The natural reaction is to write new posts. Fresh content feels productive. It feels like progress. But here is what most bloggers miss. Reviving an old post often delivers faster results with less work than publishing something brand new. An existing post already has age, backlinks, and some level of authority. It just needs strategic updates to become competitive again. Google loves refreshed content. Readers love updated information. And your traffic loves returning to pages that used to perform well.

Learning how to Optimize Old Blog Posts is one of the highest return activities in digital marketing. A well executed content refresh can double or triple traffic to an old post within weeks. Compare that to a new post, which can take months to gain traction. The math is clear. Refresh before you write new. This guide will show you exactly how to find your best refresh candidates, what updates matter most in 2026, and how to republish updated content for maximum traffic impact. Stop letting your old content waste away. Here is how to bring it back to life.

Why Old Posts Lose Traffic

Content decays naturally over time. Statistics become outdated. Competitors publish better versions of your topics. Google updates its algorithms and priorities shift.

A post that ranked third in 2023 might sit on page four in 2026. Not because it is bad, but because it stopped evolving while the rest of the web moved forward.

The good news is you can reverse this decline. Most old posts just need strategic updates, not complete rewrites.

Step 1: Find Your Best Candidates for Refresh

Do not update every old post. Focus on the ones with the highest potential return.

Open Google Search Console and look for pages with the following patterns. High impressions but low click through rates. Positions 8 to 15 that used to rank better. Pages that bring traffic but have high bounce rates.

Export your top 50 pages from Google Analytics. Sort by sessions over the last 90 days. Identify posts published more than 12 months ago. These are your refresh candidates.

Step 2: Update Statistics and Facts

Old data kills credibility. A post that says Facebook has 1.5 billion users when the real number is over 3 billion signals neglect.

Go through every number, date, and claim in your post. Update statistics from authoritative sources. Change references to this year to the actual year. Remove any predictions that turned out wrong.

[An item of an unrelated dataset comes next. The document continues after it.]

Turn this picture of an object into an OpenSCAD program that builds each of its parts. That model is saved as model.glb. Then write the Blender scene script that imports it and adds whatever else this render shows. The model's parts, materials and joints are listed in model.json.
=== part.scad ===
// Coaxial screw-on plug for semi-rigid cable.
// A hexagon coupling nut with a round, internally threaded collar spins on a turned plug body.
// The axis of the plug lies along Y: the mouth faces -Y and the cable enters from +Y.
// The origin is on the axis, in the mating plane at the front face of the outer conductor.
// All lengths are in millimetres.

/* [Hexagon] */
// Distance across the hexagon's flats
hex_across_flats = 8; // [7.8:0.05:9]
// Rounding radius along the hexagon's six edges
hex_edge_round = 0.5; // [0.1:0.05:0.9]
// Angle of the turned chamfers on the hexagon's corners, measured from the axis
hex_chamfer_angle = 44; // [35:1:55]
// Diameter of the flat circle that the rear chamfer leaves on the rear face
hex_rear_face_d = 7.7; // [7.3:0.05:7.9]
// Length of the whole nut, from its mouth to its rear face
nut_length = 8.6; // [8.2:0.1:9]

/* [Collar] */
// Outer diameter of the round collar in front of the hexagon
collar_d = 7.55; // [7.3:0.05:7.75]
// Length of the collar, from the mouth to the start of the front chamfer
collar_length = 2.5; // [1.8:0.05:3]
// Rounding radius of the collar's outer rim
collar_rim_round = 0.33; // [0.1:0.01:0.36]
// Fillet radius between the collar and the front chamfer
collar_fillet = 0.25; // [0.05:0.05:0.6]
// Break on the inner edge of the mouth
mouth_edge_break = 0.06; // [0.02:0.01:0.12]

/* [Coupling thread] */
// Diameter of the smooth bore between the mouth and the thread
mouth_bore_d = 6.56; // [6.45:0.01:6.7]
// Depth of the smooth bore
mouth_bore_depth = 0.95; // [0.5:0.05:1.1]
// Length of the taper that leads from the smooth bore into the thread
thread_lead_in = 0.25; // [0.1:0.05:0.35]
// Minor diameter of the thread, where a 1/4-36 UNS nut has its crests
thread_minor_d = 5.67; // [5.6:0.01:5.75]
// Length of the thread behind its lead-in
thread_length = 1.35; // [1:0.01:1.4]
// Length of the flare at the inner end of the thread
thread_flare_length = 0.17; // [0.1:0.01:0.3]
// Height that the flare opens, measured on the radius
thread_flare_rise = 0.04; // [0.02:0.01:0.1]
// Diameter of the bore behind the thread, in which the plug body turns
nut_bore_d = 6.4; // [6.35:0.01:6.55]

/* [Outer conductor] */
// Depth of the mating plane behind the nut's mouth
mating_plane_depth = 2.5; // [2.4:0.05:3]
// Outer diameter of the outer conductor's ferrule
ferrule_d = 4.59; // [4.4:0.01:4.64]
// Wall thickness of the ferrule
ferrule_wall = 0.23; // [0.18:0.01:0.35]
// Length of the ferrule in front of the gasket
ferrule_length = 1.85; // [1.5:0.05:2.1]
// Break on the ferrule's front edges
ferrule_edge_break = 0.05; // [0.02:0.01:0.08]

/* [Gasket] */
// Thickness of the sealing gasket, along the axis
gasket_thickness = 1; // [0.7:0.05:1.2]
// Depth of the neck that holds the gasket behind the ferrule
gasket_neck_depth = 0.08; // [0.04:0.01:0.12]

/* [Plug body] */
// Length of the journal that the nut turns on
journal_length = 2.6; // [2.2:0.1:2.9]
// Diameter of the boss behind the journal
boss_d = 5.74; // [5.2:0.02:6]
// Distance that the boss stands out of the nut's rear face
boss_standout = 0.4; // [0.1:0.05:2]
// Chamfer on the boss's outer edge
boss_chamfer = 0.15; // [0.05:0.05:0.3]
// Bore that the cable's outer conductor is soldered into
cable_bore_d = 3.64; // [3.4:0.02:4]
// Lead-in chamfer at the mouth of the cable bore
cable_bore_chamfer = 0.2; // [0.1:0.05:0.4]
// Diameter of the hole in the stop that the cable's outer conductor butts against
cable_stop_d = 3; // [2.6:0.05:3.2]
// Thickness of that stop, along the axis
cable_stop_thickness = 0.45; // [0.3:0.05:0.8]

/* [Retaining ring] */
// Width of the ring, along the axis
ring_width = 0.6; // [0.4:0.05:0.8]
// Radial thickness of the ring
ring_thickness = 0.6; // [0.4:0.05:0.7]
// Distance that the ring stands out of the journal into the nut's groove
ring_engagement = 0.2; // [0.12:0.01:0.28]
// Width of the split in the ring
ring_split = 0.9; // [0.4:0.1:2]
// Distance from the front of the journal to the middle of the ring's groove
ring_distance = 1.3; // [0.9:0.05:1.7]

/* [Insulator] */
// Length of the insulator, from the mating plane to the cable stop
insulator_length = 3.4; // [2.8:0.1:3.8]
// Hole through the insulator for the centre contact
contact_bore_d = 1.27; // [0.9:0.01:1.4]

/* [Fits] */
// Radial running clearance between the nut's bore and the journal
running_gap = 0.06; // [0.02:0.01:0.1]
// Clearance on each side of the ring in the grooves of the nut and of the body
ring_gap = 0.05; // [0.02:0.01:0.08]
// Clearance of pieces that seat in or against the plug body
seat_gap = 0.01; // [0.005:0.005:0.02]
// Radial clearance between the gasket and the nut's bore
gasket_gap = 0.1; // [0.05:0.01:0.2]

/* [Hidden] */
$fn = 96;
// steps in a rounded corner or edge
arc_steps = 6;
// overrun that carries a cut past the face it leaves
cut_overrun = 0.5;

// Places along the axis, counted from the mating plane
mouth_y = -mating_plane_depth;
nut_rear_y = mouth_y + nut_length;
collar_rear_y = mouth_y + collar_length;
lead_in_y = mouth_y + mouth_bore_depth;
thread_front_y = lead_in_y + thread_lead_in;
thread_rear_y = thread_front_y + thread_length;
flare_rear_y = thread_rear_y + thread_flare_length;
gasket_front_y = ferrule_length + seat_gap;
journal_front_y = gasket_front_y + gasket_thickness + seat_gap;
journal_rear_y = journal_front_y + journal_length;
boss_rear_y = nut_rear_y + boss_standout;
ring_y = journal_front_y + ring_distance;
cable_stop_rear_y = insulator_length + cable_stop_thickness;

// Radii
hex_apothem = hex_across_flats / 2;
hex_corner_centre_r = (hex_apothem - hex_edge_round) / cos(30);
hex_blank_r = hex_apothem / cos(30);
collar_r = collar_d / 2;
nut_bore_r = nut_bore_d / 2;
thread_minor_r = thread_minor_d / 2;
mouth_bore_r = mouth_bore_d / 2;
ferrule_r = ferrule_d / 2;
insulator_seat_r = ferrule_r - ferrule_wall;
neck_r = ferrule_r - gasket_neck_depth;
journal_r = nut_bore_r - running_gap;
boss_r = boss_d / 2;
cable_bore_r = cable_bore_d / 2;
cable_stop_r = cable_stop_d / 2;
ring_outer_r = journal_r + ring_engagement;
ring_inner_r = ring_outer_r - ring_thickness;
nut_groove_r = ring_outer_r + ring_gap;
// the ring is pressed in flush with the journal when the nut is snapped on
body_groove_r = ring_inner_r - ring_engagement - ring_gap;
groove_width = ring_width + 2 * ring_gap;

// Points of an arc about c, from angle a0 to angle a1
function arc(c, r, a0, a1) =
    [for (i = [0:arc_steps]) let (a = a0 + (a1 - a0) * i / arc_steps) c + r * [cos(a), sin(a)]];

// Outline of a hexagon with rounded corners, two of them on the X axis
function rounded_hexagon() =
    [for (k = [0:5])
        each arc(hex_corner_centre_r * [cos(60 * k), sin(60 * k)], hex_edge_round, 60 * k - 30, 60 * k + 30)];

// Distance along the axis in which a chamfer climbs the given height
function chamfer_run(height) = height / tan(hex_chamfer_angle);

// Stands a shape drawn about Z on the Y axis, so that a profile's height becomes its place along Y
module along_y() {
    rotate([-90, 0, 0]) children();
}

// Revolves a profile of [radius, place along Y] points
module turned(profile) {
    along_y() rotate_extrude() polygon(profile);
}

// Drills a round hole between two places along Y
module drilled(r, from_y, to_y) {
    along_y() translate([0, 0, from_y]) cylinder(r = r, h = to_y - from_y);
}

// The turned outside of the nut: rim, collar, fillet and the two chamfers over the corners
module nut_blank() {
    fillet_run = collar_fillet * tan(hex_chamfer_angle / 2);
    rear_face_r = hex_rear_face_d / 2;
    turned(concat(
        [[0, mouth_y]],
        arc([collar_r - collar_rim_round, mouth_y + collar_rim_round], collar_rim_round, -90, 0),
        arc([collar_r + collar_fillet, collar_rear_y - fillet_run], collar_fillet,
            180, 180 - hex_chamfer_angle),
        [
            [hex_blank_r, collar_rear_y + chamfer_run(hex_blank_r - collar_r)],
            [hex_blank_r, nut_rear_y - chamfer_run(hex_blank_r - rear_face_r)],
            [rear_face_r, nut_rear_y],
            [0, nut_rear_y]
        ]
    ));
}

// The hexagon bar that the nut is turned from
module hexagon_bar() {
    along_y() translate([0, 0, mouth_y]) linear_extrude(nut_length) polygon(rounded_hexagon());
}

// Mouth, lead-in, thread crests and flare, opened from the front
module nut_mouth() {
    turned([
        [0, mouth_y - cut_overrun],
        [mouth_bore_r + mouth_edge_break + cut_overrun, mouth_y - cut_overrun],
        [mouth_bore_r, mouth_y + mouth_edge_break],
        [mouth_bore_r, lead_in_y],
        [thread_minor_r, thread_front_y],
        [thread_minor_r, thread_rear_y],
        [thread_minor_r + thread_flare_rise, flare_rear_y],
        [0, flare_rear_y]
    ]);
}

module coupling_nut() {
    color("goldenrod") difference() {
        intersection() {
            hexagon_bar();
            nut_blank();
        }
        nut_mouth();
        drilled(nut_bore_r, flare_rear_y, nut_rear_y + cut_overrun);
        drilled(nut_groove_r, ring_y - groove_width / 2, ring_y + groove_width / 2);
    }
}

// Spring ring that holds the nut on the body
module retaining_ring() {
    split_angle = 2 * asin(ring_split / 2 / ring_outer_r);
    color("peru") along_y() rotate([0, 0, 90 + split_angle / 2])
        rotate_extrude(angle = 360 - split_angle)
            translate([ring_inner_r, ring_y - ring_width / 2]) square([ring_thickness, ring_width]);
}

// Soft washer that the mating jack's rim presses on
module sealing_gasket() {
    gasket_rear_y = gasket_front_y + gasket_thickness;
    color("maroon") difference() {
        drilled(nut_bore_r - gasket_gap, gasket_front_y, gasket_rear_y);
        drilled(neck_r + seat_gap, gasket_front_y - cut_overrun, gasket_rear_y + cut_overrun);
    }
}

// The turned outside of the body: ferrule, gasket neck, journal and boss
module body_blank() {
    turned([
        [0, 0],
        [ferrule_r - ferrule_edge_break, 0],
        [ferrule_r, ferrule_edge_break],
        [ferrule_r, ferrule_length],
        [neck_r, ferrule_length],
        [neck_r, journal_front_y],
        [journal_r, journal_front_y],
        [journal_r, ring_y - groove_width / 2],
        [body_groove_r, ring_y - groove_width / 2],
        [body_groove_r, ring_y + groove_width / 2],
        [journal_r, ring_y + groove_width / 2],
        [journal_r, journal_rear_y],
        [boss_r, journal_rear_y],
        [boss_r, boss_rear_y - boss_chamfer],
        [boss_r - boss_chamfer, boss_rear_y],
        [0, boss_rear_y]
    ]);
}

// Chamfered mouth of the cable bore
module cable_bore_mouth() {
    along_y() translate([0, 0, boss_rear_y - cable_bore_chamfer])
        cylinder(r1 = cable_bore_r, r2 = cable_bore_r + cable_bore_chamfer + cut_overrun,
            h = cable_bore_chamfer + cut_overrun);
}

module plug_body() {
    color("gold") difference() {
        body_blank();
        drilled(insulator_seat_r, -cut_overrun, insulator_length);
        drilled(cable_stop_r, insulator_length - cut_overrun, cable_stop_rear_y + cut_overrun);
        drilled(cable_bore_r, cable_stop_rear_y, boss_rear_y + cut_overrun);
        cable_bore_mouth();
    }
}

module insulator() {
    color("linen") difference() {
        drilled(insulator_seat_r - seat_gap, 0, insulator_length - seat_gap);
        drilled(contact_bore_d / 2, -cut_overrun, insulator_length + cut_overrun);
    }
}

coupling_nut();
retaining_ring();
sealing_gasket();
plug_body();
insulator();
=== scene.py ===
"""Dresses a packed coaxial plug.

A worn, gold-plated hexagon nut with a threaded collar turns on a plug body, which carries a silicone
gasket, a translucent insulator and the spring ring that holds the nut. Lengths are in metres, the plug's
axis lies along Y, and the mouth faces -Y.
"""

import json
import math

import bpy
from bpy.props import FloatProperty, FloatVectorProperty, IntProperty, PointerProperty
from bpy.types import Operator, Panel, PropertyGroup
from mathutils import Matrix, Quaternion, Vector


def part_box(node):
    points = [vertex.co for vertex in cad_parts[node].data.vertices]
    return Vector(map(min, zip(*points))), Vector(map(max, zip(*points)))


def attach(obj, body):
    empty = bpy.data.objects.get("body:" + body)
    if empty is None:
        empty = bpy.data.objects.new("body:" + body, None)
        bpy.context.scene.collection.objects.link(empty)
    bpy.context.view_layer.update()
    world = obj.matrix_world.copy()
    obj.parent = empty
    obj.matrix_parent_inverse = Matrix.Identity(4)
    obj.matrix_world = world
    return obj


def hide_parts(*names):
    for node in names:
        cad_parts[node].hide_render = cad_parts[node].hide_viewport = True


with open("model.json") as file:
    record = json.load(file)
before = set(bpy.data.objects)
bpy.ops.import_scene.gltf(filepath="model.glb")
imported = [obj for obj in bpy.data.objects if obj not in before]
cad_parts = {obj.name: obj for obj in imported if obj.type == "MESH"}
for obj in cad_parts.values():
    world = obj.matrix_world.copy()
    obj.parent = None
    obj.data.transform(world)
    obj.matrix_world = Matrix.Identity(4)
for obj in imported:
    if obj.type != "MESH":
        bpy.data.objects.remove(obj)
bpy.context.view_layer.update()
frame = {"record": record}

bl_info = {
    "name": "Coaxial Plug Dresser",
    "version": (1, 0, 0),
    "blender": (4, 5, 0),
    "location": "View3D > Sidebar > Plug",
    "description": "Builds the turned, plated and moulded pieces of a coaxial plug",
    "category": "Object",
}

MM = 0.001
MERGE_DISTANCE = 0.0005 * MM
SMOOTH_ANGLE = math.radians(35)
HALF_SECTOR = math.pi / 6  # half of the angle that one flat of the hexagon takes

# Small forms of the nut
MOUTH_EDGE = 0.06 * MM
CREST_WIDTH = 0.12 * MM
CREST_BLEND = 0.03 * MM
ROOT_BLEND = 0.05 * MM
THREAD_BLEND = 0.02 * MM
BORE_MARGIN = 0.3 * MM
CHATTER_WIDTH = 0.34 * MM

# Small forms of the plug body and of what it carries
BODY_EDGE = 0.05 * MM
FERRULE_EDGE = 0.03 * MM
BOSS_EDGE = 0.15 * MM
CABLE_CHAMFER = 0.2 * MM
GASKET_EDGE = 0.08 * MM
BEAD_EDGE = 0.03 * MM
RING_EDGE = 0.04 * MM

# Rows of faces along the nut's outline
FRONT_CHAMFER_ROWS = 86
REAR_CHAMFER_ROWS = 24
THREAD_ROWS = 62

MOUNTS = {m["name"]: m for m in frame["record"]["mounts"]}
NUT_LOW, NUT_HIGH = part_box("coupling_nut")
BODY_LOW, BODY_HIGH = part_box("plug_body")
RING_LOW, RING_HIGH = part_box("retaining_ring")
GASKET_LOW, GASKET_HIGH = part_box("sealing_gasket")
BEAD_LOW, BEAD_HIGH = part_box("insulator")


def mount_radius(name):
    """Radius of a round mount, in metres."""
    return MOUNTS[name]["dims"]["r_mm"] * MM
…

For evergreen topics without hard dates, still review your examples. A case study from 2020 may no longer represent current best practices.

Step 3: Add New Sections and Depth

Google rewards comprehensive content. If your old post has 800 words but the top ranking result has 2,000 words, you have an opportunity.

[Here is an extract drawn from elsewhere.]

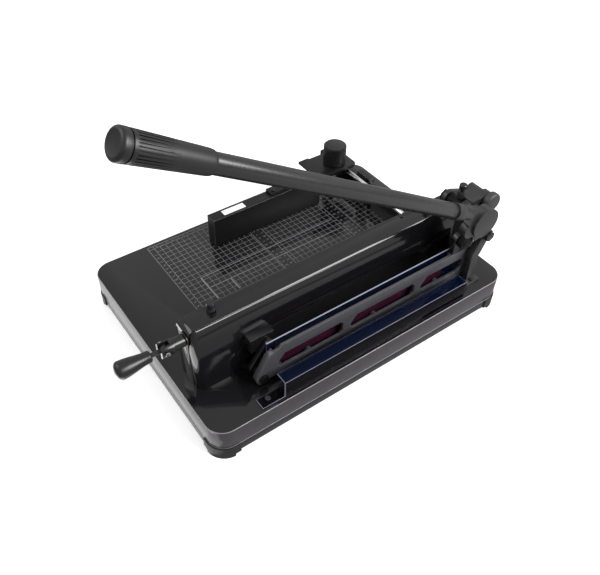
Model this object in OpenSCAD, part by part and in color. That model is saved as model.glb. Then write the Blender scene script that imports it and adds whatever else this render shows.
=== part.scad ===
// Heavy-duty guillotine paper cutter: a cast deck with a printed grid, a clamp bridge along its
// right side, a knife carrier that swings down beside the bridge, and a long hand lever.
//
// Frame: +X is the knife side, +Y runs from the operator's edge to the rear, +Z is up.
// The origin is under the middle of the overall box, on the surface that the feet rest on.
// Positions across the deck are insets from the deck's right edge, positions along it are
// distances from its front edge, and heights are above the deck's top.

/* [Base] */
// Width of the deck, left to right
base_w = 388; // [380:1:420]
// Length of the deck, front to rear
base_l = 540; // [536:1:580]
// Corner radius of the deck
base_r = 28; // [20:1:34]
// Thickness of the cast deck
slab_h = 36; // [34:1:40]
// Height of the pan under the deck
rim_h = 16; // [14:1:18]
// Height of the corner feet below the pan
foot_h = 6; // [4:0.5:8]
// How far the corner feet stand out beyond the deck
foot_proud = 1.5; // [1:0.5:3]

/* [Bridge] */
// Height of the bridge's top above the deck
bridge_h = 102; // [100:1:106]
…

Look at what the current top three results include that your post lacks. Do they have a table comparing options? A step by step tutorial? Real screenshots? Frequently asked questions?

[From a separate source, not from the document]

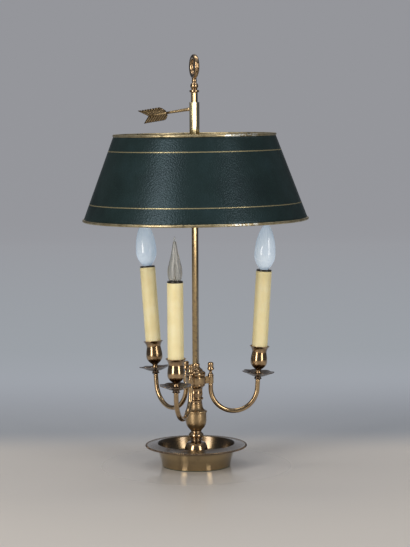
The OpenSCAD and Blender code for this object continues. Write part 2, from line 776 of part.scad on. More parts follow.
// One vane's outer edge from the blunt front to the tip, with its nicks
function vane_edge(depth) = let (length = vane_end - vane_start, pitch = (length - 15) / barbs) concat(
    [[2, 0.6], [vane_w * 0.55, 3.2], [vane_w * 0.8, 5.8], [vane_w * 0.95, 8.6]],
    [for (i = [0:barbs - 1], p = [[0, 0], [depth, barb_len], [0, barb_len]])
        [vane_w - p[0], 12 + i * pitch + p[1]]],
    [[vane_w, length]]
);
function mirrored(edge) = [for (i = [len(edge) - 1:-1:0]) [-edge[i][0], edge[i][1]]];

module arrow_key() {
    length = vane_end - vane_start;
    color(brass) on_key() rotate([0, 0, key_roll]) {
        // screw and tapered shaft
        translate([0, 0, -shoe_t + seat]) cylinder(h = shoe_t + 2, r = screw_r);
        translate([0, 0, key_gap])
            cylinder(h = vane_start + 4 - key_gap, r1 = shaft_root_r, r2 = shaft_end_r);
        // rib along the vanes
        translate([0, 0, vane_start]) cylinder(h = length - notch_depth + 1, r1 = shaft_end_r, r2 = 1.3);
        // vanes, notched behind
        translate([0, vane_t / 2, vane_start]) rotate([90, 0, 0]) linear_extrude(vane_t) polygon(concat(
            [[0, -1]], vane_edge(barb_depths[0]), [[0, length - notch_depth]],
            mirrored(vane_edge(barb_depths[1]))
        ));
    }
}

base_felt();
base_dish();
base_washer();
base_nut();
lamp_pipe();
cord_bush();
terminal_block();
baluster_foot();
baluster_urn();
baluster_column();
arm_hub();
hub_cap();
hub_leads();
stem();
top_knop();
ring_finial();
shade_sleeve();
shade_spider();
shade_cone();
shade_top_bead();
shade_bottom_bead();
clamp_shoe();
arrow_key();
bulb_filament_front();
for (k = [0:2]) {
    arm(k);
    lug_finial(k);
    drip_pan(k);
    candle_cup(k);
    socket_riser(k);
    lampholder(k);
    candle_tube(k);
    bulb_glass(k);
    bulb_cap(k);
    arm_lead(k);
}
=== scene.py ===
# %% [markdown]
# # A brass bouillotte lamp
# A bouillotte lamp lit a card table: three candles under one painted metal
# shade that slides on a square stem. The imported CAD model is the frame. Its
# hidden pieces only get a finish here, and the pieces that show are modelled
# again with rounder edges and finer detail, each in the place the CAD gives.

import json
import math

import bmesh
import bpy
from mathutils import Matrix, Vector


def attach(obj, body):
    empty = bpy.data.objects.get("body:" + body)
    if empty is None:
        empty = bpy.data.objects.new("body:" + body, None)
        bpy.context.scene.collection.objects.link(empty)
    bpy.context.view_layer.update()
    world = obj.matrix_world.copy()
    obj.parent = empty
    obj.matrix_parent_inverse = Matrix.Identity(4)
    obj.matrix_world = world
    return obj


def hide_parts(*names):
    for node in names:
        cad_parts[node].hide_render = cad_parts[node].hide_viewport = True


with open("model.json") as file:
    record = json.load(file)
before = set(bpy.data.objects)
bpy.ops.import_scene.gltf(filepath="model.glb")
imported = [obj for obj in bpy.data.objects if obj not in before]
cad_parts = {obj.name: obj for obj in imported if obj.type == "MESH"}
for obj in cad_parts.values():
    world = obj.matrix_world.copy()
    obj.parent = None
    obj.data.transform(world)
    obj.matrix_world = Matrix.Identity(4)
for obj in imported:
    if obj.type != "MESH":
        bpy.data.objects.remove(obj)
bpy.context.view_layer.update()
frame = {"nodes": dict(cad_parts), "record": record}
nodes = frame["nodes"]

# %% [markdown]
# ## Camera
# The lamp stands about three metres from the lens, so its verticals stay almost
# parallel. The lens looks down by five and a half degrees, with a hair of roll.

# %% Camera
def turned_by(degrees, axis):
    return Matrix.Rotation(math.radians(degrees), 4, axis)


SENSOR_H, IMAGE_H, FOCAL = 36.0, 547, 1800  # the sensor in mm, the other two in pixels
CAMERA_AT, LOOK_DOWN, ROLL = (0.0160, -2.949, 0.6026), 5.48, -0.28
camera_data = bpy.data.cameras.new("camera")
camera_data.sensor_fit = "VERTICAL"
camera_data.sensor_height = SENSOR_H
camera_data.lens = SENSOR_H * FOCAL / IMAGE_H
camera = bpy.data.objects.new("camera", camera_data)
camera.matrix_world = Matrix.Translation(CAMERA_AT) @ turned_by(90 - LOOK_DOWN, "X") @ turned_by(ROLL, "Z")
bpy.context.scene.collection.objects.link(camera)
bpy.context.scene.camera = camera
print("lens:", round(camera_data.lens, 1), "mm")

# %% [markdown]
# ## Helpers for finishes
# Colours are picked as the hex values a screen shows, and Blender computes with
# linear light, so one function converts them. A second one adds a shader node,
# sets its properties and fills its sockets with values or links. Two more start
# a finish and plug the last nodes into its shader. Every pattern reads Object
# coordinates, which are metres from the lamp's foot, so 1000 / 14 is a scale
# whose patches are about 14 mm across.

# %% Colour and node helpers
def colour(hex_value):
    channels = [int(hex_value[i:i + 2], 16) / 255 for i in (1, 3, 5)]
    return [c / 12.92 if c <= 0.04045 else ((c + 0.055) / 1.055) ** 2.4 for c in channels] + [1.0]


def add(tree, kind, sockets=None, stops=None, **settings):
    node = tree.nodes.new("ShaderNode" + kind)
    for key, value in settings.items():
        setattr(node, key, value)
    for name, value in (sockets or {}).items():
        if isinstance(value, bpy.types.NodeSocket):
            tree.links.new(value, node.inputs[name])
        else:
            node.inputs[name].default_value = value
    if stops:
        ramp = node.color_ramp
        while len(ramp.elements) < len(stops):
            ramp.elements.new(0.5)
        for element, (place, shade) in zip(ramp.elements, stops):
            element.position, element.color = place, shade
    return node


def grey(value):
    return [value, value, value, 1.0]


def new_finish(name, **values):
    """A new material, its node tree, its shader and the coordinates for its patterns."""
    finish = bpy.data.materials.new(name)
    finish.use_nodes = True
    tree = finish.node_tree
    shader = tree.nodes["Principled BSDF"]
    for socket, value in values.items():
        shader.inputs[socket.replace("_", " ")].default_value = value
    place = add(tree, "TexCoord").outputs["Object"]
    return finish, tree, shader, place


def dress(tree, shader, **links):
    for socket, output in links.items():
        tree.links.new(output, shader.inputs[socket.replace("_", " ")])


print("a screen's mid grey in linear light:", round(colour("#808080")[0], 3))

# %% [markdown]
# ## Brass
# Cast and turned brass is an alloy of copper and zinc. Polished, it mirrors the
# room in a warm yellow. Where hands and dusters don't reach it goes brown. So
# each brass is the same recipe: a metal whose colour drifts between clean and
# tarnished alloy in patches, darker in the grooves that the "recess" attribute
# marks, with roughness that follows the tarnish and a fine bump for tool marks.
# Tool marks are really 0.1 mm apart, and are drawn at 1 mm so that they show. A
# wave texture of scale 1 repeats every 2 pi / 20 of a metre, hence its scale. Over
# the metal lies clear lacquer, a thin coat whose own gleam is white, not yellow.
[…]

Add those sections to your post. Do not copy what competitors wrote. Create your own version that adds unique value based on your experience.

Step 4: Improve Formatting and Readability

Content consumption habits change. A dense wall of text that worked three years ago fails today.

Break long paragraphs into shorter ones. Add descriptive subheadings every few sentences. Use bullet points for lists. Include relevant images, charts, or screenshots.

Add a table of contents at the top for posts over 1,000 words. This helps readers navigate and search engines understand your structure.

Step 5: Refresh Your Internal and External Links

Old posts often have broken links. Run your post through a broken link checker. Remove or replace any links that lead to 404 pages.

Add internal links to newer, relevant content on your site. If you published a new case study or service page since the original post, link to it naturally.

Update external links too. Replace old sources with newer, more authoritative ones. This signals freshness to Google.

Step 6: Optimize for Current Search Intent

Search intent changes over time. A post about best CRM software written in 2022 might have focused on features. The 2026 version might focus on AI automation and pricing transparency.

Search your target keyword again. Look at what the top five results cover. Does your post match their format and angle? If not, adjust your content to align with current user expectations.

Step 7: Update the Publish Date and Repromote

After making your changes, update the publish date to today. This tells Google and readers that the content is fresh.

Add a note at the top of the post explaining what you updated. For example, updated statistics for 2026 or added new section on AI tools.

Share the updated post on social media. Send it to your email list. Build new backlinks to the refreshed version. Treat it like a new launch.

Step 8: Monitor Performance Post Refresh

Watch your rankings and traffic closely after refreshing. Most improvements show up within four to six weeks.

Use Google Search Console to compare performance before and after. Look for increases in impressions, clicks, and average position.

If you see no improvement after eight weeks, consider whether the topic has permanently declined or if you missed deeper issues.

The Content Refresh Calendar

Build a regular refresh schedule. Review posts older than 12 months every quarter. Refresh high traffic posts annually. Archive or merge posts that no longer serve a purpose.

Set calendar reminders so refreshes do not get forgotten. Consistency matters more than intensity. One refreshed post per week beats ten refreshes done once per year.

Measuring Your Refresh ROI

Track the traffic increase from each refreshed post. Calculate the time spent on updates versus the traffic gained.

If a post took two hours to refresh and gained 1,000 monthly visits worth 5 dollars each in ad revenue or leads, that is a 5,000 dollar monthly return. The math works overwhelmingly in favor of refreshes.